BEGIN RECORDS SUPPLIED

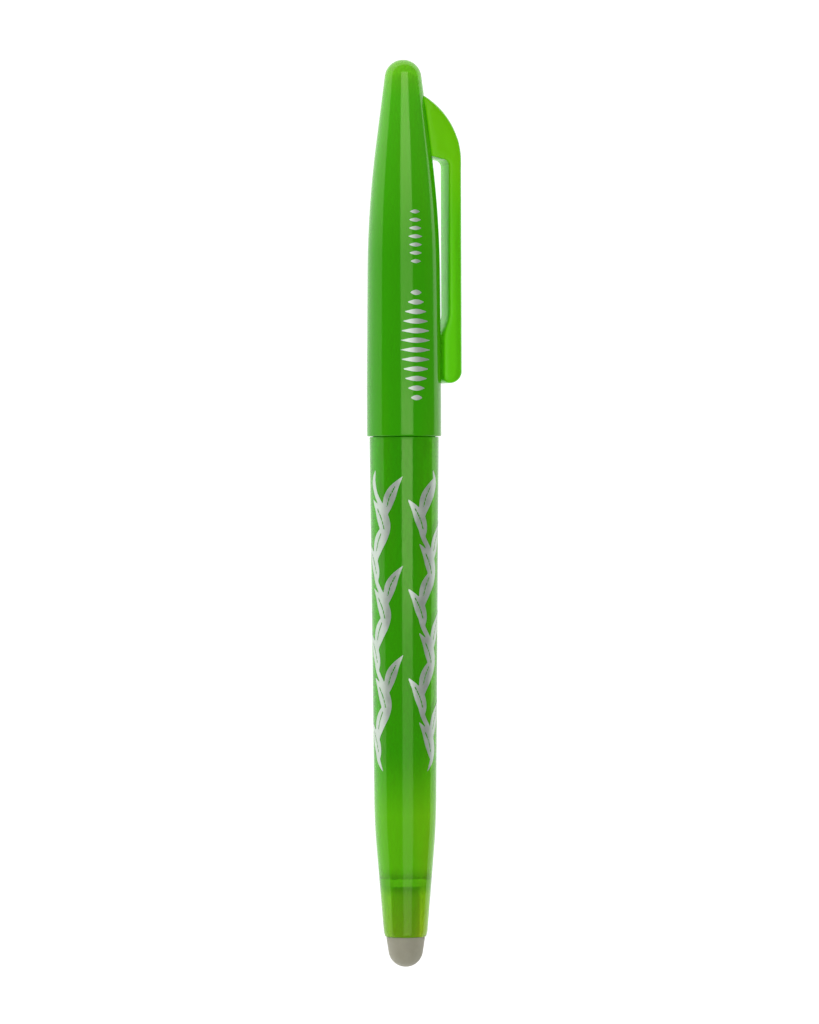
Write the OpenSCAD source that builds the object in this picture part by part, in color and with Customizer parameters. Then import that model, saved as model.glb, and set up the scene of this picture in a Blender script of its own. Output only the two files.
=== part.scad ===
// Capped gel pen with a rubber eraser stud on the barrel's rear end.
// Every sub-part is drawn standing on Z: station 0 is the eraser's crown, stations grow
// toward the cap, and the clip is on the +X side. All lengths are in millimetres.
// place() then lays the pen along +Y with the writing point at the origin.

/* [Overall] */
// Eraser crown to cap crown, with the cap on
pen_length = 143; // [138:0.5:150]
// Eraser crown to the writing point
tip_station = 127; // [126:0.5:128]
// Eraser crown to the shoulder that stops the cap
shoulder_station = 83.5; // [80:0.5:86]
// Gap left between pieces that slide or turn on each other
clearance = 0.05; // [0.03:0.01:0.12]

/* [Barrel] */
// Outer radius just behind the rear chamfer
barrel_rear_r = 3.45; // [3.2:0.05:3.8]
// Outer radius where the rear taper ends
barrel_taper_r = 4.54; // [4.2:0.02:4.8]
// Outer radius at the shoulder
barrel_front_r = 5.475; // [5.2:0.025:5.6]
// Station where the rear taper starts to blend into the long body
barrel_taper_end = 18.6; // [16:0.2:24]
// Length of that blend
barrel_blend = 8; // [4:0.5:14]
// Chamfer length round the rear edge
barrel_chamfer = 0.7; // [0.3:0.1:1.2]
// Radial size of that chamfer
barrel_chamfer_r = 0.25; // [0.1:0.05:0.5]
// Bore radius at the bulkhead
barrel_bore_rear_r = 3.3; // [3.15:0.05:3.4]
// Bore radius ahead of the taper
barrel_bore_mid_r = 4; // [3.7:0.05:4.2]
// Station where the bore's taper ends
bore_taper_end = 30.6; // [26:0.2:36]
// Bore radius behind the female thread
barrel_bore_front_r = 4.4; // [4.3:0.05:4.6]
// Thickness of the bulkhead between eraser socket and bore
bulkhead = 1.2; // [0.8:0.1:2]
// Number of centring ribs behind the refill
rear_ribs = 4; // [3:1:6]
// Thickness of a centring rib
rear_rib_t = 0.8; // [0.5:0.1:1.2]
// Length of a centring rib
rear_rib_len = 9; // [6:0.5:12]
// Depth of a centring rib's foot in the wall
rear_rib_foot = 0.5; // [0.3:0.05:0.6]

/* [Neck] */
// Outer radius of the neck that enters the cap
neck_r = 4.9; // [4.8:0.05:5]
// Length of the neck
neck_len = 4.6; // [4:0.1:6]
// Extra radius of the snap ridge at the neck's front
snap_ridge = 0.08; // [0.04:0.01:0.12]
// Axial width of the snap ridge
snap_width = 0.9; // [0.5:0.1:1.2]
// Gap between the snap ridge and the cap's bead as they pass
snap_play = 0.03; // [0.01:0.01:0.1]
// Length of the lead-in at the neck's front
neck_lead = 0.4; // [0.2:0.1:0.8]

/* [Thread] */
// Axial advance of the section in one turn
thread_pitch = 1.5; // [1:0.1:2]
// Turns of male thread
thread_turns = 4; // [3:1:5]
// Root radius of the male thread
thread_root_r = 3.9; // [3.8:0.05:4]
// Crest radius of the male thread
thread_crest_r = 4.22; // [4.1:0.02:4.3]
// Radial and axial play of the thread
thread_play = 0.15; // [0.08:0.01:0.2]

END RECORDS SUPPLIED
BEGIN RECORDS SUPPLIED

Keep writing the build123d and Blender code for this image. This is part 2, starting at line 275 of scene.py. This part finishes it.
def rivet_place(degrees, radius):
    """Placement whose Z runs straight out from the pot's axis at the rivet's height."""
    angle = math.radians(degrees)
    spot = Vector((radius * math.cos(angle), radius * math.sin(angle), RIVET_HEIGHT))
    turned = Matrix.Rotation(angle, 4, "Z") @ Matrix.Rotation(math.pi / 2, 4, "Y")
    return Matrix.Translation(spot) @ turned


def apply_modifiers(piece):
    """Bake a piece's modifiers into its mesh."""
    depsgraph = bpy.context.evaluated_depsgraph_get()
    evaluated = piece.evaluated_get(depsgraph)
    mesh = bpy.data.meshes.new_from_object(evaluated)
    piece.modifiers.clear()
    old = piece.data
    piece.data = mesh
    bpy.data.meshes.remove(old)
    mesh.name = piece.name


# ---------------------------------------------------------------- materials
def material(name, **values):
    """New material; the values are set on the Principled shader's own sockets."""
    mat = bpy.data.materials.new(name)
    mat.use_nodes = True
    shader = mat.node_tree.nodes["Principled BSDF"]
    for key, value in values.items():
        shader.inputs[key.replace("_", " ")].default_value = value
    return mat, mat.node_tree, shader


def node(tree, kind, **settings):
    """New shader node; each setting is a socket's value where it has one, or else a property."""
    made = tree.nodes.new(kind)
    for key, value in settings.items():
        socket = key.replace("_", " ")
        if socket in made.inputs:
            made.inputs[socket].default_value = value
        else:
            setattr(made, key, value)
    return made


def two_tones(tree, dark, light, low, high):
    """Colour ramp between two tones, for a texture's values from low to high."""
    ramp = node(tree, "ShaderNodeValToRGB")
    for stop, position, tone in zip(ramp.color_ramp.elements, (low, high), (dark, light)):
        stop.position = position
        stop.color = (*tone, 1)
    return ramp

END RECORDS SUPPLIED

Check each line in the listing above for the string "that", then report how many lines contain it, with no other text.

6